Siento un dolor en el estómago al escuchar aquello. —¿Qué tipo de episodio? —Pregunto, aunque siento que la garganta se me cierra.

—No es un accidente ni nada así, tranquilo. —Aclara rápido, pero su voz continúa temblando. —El doctor cree que es un brote. Empezó a sentirse muy débil y le falló la pierna derecha. También dijo que veía doble. Así que volvimos de inmediato.

Cierro los ojos con fuerza. Un brote. Otra vez. Odio esa palabra.

—¿Está consciente? —Lo pregunto casi sin voz.

—Sí, está despierto. Solo está agotado y asustado. —Escucho cómo respira hondo. —No queríamos llamarles hasta saber algo, pero va a quedarse en observación y creo que deberían venir lo más pronto posible.

No sé qué decir. Mi pecho se siente como si alguien lo estuviera apretando desde adentro. Parpadeo rápido, tratando de no perder el control.

—Vamos para allá. —Logro decir al fin. —Salimos en cinco minutos.

—Vengan con cuidado, ¿sí? No se preocupen por nada más. Los vemos aquí.

La llamada termina. Miro el celular un segundo más, tratando de ordenar mis pensamientos, pero todo se enreda. El miedo. La impotencia. Las ganas de salir corriendo.

James llega y me observa desde el lado de la barra, con una expresión de preocupación.

—¿Qué pasó? —Pregunta.

Trago saliva.

—Mi papá tuvo un brote. Está en la clínica. Tenemos que ir.

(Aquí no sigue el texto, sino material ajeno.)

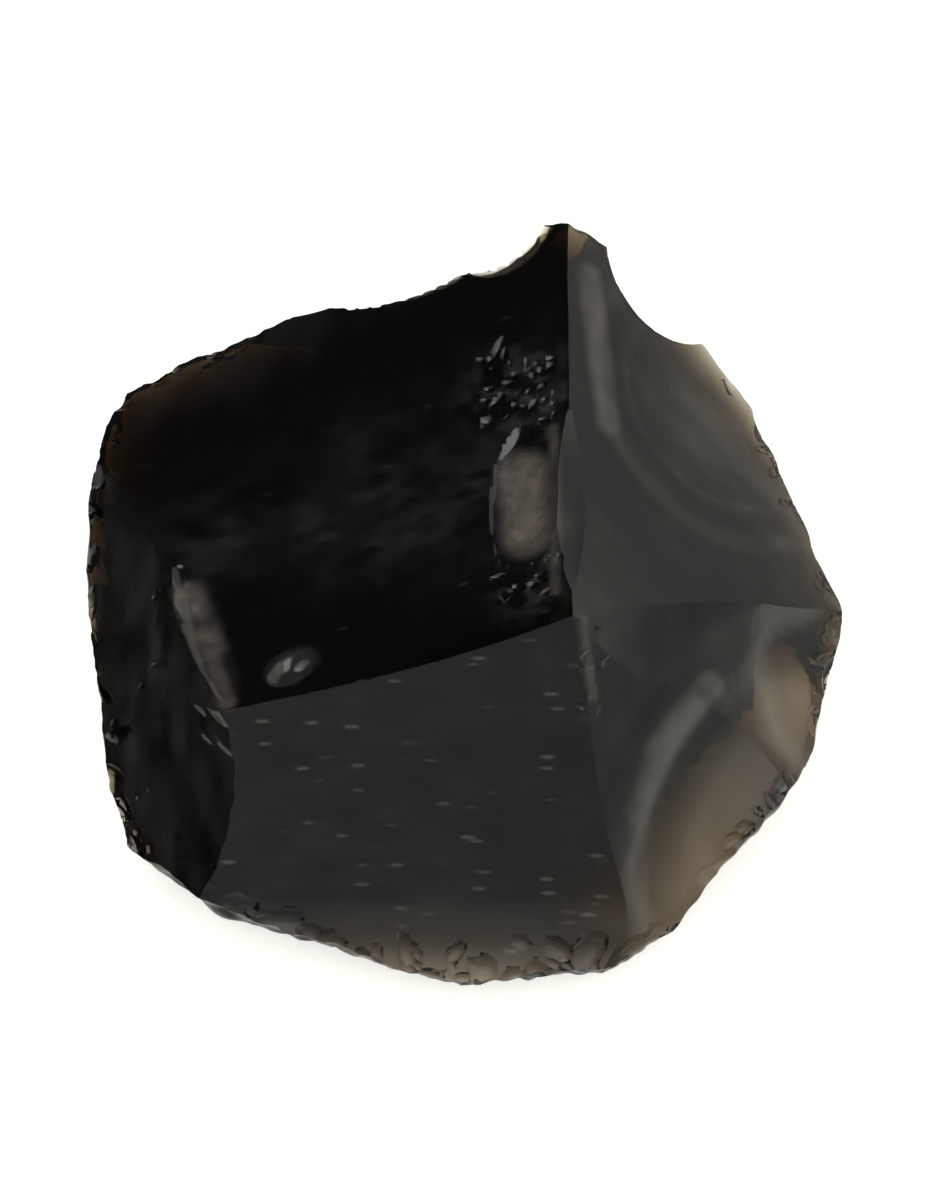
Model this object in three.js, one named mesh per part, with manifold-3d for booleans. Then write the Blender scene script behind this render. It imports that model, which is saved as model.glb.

James no hace preguntas. Solo asiente, da media vuelta y corre hacia la puerta para girar el letrero de abierto a cerrado.

Hoy solo alcanzamos a trabajar dos horas, pero ahora eso no importa.

No hay muchos clientes, solo dos mujeres sentadas en la mesa del fondo. Mientras ellas terminan su café, nosotros empezamos a guardar todo y a limpiar con movimientos automáticos, casi urgentes. Subo por mi chamarra y bajo de inmediato; James hace lo mismo. Para cuando vuelvo a la barra, las clientas ya se están levantando, como si hubieran captado la tensión en el ambiente. Les agradecemos mientras salen del local.

En cuanto la puerta se cierra, colocamos las sillas encima de las mesas y metemos lo básico en nuestras mochilas. James baja la cortina metálica y le pone el candado.

—Vamos. —Dice, caminando rápido. Le sigo el paso sin pensarlo.

Subimos al camión y nos sentamos juntos. Ninguno habla. La ciudad pasa por la ventana sin que yo realmente la vea. Solo pienso en papá. En la palabra "brote". En la voz de mamá intentando sonar fuerte.

Saco mi celular y le escribo.

"¿Cómo estás? ¿Cómo está él?"

La respuesta llega casi de inmediato.

"Estoy tratando de no llorar frente a tu padre, no lo quiero preocupar. Los espero."

El nudo en mi garganta se aprieta hasta doler. Le muestro el mensaje a James. Él lo lee, suelta un suspiro y vuelve a mirar su propio teléfono sin decir nada.

Guardo el mío y así seguimos, en silencio, por casi cuarenta minutos. El trayecto se siente eterno.

Cuando por fin bajamos del camión, casi corremos hasta la entrada de la clínica. El olor a desinfectante me golpea apenas cruzamos la puerta. En la sala de espera, vemos a mamá sentada en una de las sillas azules, con las manos apretadas entre sí.

Apenas nos ve, se levanta.

—Mamá... —Digo, y la abrazo con fuerza. James también rodea sus brazos alrededor de nosotros.

Ella respira hondo contra mi hombro, como si recién ahí pudiera soltar un poco del miedo que ha estado aguantando.

—Ya están aquí. —Susurra. —Qué bueno que llegaron.

Asentimos y nos sonreímos para darnos ánimos entre todos.

La enfermera nos avisa que ya podemos pasar, pero solo dos a la vez. Mamá insiste en que James y yo entremos primero. Y después de unos segundos entramos.

El cuarto es pequeño, con una ventana que da a los árboles del estacionamiento. El vidrio está empañado por dentro, como si la calefacción del cuarto y el aire frío de afuera estuvieran peleando. El monitor junto a la cama emite pitidos suaves, constantes. El olor a desinfectante es fuerte, pero no desagradable.